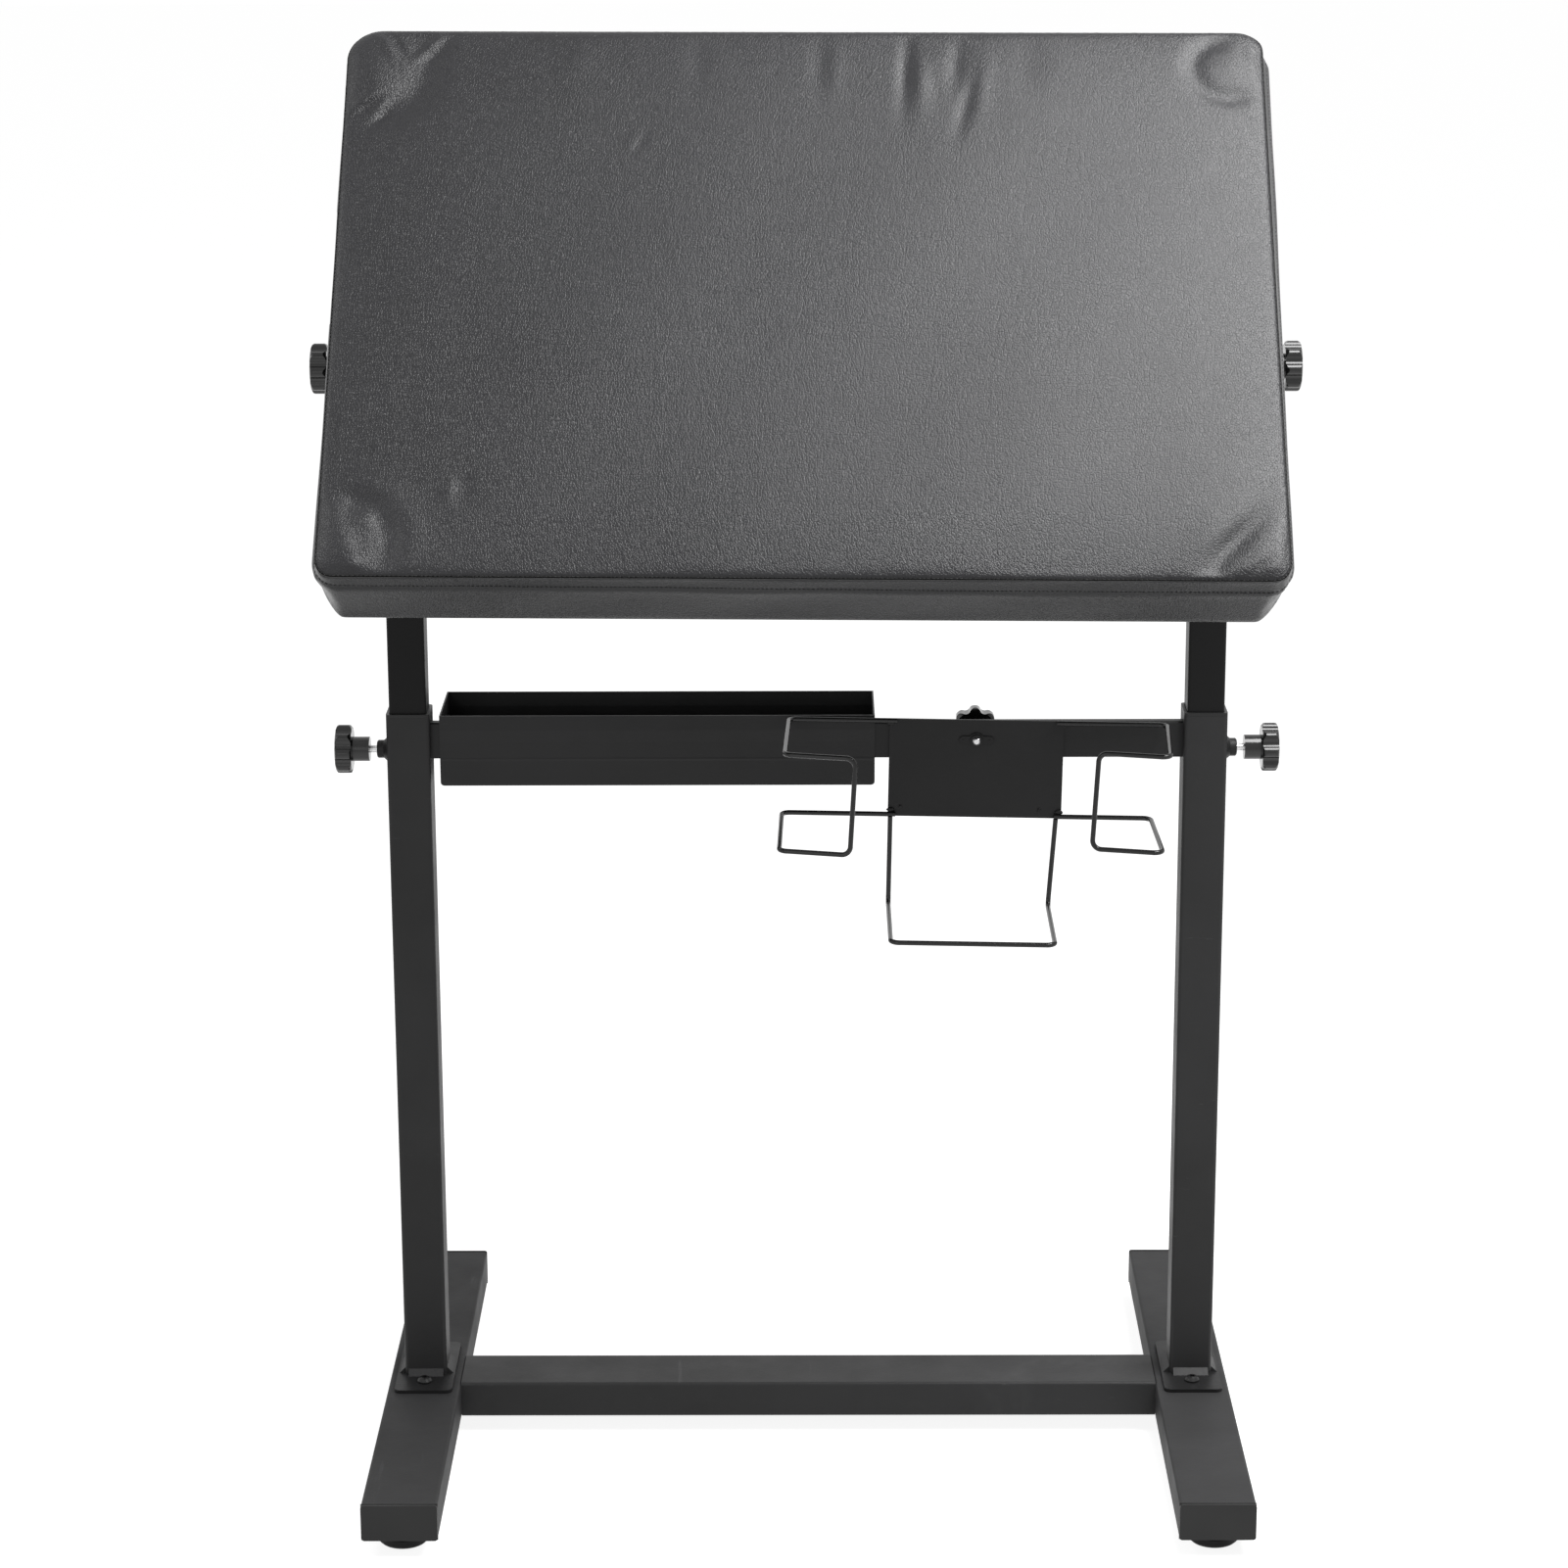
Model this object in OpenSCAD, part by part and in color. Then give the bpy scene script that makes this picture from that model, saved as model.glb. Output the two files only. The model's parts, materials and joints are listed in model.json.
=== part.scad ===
/* [Frame] */
// Distance between the centre lines of the two uprights
upright_gap = 640; // [636:2:700]
// Length of each floor rail, end caps included
rail_len = 530; // [460:10:640]
// Width of the floor rails and of the crossbar
rail_w = 60; // [56:1:66]
// Height of the floor rails and of the crossbar
rail_h = 30; // [28:1:36]
// Width and depth of the lower upright tubes
lower_w = 35; // [34:0.5:38]
// Width and depth of the upper upright tubes
upper_w = 30; // [28:0.5:30.5]
// Wall of all the frame tubes
tube_wall = 1.5; // [1.2:0.1:1.8]
// Height of the lower uprights' top above the floor
lower_top = 616; // [600:2:680]
// Length of an upper upright left inside the lower one
tube_overlap = 185; // [180:5:240]
// Depth of the upper bar, front to back
bar_d = 10; // [8:1:20]
// How far the upper bar's front stands ahead of the uprights' centre line
bar_front = 10; // [8:0.5:12]
// Height of the upper bar
bar_h = 30; // [28:1:32]
// How far the upper bar's top lies below the top of the lower uprights
bar_drop = 6; // [4:1:10]

/* [Floor glides and joints] */
// Height of a floor glide
glide_h = 15; // [12:1:18]
// Diameter of a floor glide
glide_dia = 40; // [30:1:44]
// Distance of a glide's centre from the end of its rail
glide_inset = 35; // [30:1:50]
// Width of the plate under each upright
foot_w = 48; // [46:1:52]
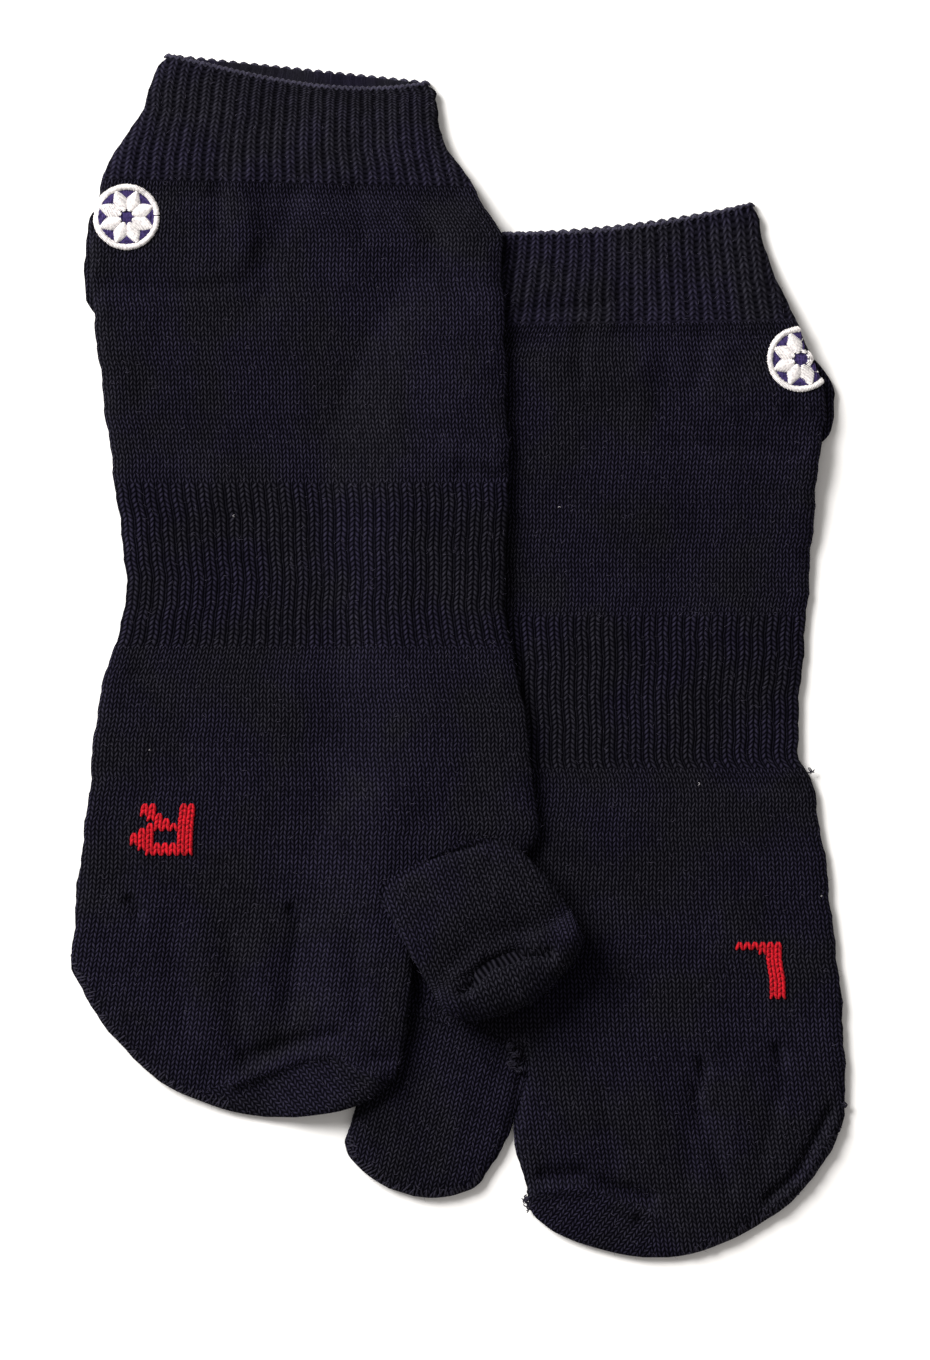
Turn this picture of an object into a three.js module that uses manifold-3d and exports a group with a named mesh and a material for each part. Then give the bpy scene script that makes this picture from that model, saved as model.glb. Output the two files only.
——————————
_What is expected_. From the listing above, copy out each line where the word "Then" appears.

_Written reply_.
Model this object in OpenSCAD, part by part and in color. Then give the bpy scene script that makes this picture from that model, saved as model.glb. Output the two files only. The model's parts, materials and joints are listed in model.json.
Turn this picture of an object into a three.js module that uses manifold-3d and exports a group with a named mesh and a material for each part. Then give the bpy scene script that makes this picture from that model, saved as model.glb. Output the two files only.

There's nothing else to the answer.